At this point, the book is out on how to beat the Pens. It only took two games to figure out the new power play, which after Wednesday’s practice had Malkin on the point and James Neal back to the position where he scored 18 power play goals last season. Still, the other elements of their game — high-risk puck retrieval, using the boards to make the tip-pass deep into the offensive zone, the blue line power-play drop pass — all those things have been figured out. Simply showing up and competing at a level commensurate to their opponents would be a good place to start, but there need to be serious, systemic changes to the breakout and power play if they ever plan to adjust to the clubs which have already adjusted to them.

Keefe: I hope John Tortorella has time to read this before Thursday’s game as you give away the Penguins’ never-changing game plan because the Rangers haven’t defeated the Penguins since Jan. 6, 2012 and have lost the last five matchups.

On Tuesday night, the Islanders’ Colin McDonald became the second player suspended by Brendan Shanahan this season when he ran the Penguins’ Ben Lovejoy from behind.

Matt Cooke has been suspended five times (four with the Penguins), including the first round of the 2010-11 playoffs for his ridiculous actions. Cooke changed his game following that suspension and played in all 82 games last season, the first time he had done so in nine years, and scored a career-high 19 goals and posted his highest points total (38) in nine years as well. He also recorded a career low in penalty minutes with 44.

If someone started watching hockey and the Penguins in 2011-12 for the first time, they would have thought Cooke was an effective player and a great secondary scoring option for the Penguins.

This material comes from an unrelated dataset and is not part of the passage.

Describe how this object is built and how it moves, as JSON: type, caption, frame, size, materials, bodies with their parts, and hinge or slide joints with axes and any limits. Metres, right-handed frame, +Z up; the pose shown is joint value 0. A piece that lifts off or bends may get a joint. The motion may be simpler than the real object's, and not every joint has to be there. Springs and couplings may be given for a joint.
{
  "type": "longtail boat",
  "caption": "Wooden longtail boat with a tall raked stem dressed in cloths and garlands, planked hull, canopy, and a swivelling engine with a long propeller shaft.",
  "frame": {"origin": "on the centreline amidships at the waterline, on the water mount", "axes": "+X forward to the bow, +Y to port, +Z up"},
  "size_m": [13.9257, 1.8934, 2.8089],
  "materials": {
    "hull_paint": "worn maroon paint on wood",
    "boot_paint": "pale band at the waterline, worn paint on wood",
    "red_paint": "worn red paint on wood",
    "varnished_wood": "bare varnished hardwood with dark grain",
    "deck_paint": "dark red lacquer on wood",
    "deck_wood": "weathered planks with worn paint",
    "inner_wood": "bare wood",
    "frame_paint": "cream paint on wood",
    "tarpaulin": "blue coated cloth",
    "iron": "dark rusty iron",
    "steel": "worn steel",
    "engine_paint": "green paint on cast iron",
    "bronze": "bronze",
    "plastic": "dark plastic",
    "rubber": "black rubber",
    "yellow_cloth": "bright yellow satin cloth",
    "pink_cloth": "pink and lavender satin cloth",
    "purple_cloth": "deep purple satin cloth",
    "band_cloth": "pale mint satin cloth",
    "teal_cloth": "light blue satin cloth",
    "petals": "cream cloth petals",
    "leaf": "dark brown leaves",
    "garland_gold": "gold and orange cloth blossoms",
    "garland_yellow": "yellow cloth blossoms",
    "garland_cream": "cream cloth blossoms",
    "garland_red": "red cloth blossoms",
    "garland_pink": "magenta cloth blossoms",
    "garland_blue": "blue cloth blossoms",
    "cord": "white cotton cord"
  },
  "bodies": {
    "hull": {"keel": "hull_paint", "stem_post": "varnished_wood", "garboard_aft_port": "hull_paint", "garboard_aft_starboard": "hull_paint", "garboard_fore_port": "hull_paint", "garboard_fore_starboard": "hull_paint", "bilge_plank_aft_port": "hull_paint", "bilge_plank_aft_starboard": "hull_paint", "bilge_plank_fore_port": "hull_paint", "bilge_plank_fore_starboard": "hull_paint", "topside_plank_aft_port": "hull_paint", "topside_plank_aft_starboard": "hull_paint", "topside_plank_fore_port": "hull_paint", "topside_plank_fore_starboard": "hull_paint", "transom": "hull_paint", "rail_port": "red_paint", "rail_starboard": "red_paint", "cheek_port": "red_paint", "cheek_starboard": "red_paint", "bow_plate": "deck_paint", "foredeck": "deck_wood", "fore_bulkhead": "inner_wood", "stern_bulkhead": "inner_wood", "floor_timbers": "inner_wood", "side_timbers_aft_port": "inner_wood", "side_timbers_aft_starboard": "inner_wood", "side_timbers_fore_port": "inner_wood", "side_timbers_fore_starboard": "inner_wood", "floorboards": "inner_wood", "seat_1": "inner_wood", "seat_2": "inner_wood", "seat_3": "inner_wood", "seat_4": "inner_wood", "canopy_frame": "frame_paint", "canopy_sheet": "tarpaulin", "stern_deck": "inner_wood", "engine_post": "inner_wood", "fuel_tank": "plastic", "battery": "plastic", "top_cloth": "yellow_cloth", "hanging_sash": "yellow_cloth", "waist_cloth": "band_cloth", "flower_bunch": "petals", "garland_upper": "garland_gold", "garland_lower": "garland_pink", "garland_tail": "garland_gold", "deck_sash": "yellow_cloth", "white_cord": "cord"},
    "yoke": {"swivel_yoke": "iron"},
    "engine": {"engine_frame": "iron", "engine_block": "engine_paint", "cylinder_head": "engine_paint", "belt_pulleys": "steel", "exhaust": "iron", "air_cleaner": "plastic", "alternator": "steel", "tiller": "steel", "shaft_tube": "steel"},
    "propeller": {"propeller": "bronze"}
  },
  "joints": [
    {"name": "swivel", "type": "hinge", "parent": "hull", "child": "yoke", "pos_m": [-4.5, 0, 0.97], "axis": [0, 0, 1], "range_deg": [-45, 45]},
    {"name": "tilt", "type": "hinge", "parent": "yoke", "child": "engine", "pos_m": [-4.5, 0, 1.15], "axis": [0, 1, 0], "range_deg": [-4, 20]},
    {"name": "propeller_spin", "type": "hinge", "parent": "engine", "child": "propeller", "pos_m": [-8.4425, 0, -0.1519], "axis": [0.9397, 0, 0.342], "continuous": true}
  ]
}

But for anyone who watched Cooke was prior to last season, it seems unfathomable that he could completely change his style of play and not be the most dangerous and reckless player in the league.

To me, Matt Cooke will always be the guy extending his elbow after hitting Marc Savard in the head or the guy who created the textbook video for boarding when he rocked Fedor Tyutin from behind. But that doesn’t mean that’s the case for everyone.

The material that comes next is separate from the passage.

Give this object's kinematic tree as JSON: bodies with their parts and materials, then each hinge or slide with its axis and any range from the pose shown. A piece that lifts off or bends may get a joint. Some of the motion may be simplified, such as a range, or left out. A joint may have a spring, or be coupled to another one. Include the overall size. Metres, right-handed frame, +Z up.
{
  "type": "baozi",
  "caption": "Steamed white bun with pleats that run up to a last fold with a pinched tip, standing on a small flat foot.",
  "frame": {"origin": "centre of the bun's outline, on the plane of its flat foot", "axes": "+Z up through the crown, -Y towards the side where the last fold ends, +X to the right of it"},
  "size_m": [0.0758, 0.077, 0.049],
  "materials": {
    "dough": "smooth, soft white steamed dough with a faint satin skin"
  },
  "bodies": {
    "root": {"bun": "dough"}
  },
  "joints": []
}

What do you think of Cooke now and what’s your perception of his style of his play pre-2011-12 and post-2011-12?

Conley: The change certainly seems to be genuine. The players obviously have great respect for Ray Shero, and I can’t imagine a more influential voice in all of hockey than Mario Lemieux. Both of them laid out an ultimatum for Cooke. Cooke’s obviously an intelligent player and person, so it’s not unfathomable that he could make that change.

I think for a lot of guys, that style of play used to be their ticket into the league. It almost became Cooke’s ticket out. Every player is doing what he needs to do to stick, whether it’s score goals, block shots or fight and piss people off. For Cooke, the agitator role was his meal ticket. The culture of the game changed, so he had to change with it.

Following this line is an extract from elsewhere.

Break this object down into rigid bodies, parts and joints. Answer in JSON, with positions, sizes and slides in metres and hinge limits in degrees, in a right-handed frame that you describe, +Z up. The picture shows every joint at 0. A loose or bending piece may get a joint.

For fans who only see Cooke a few times a year, that reputation is going to precede the player. Maybe that’s why no one thought Cooke could reinvent his game at his age. But I think being a little older played to his advantage, being experienced enough to know what was at stake. The reputation before his suspensions was obviously awful, and at least in Pittsburgh the shift in his style was a big story last year. I don’t know how he’s perceived league-wide, or whether all is forgiven, but anyone who can’t acknowledge that he has adapted and adopted a cleaner style is probably still a little salty about his past.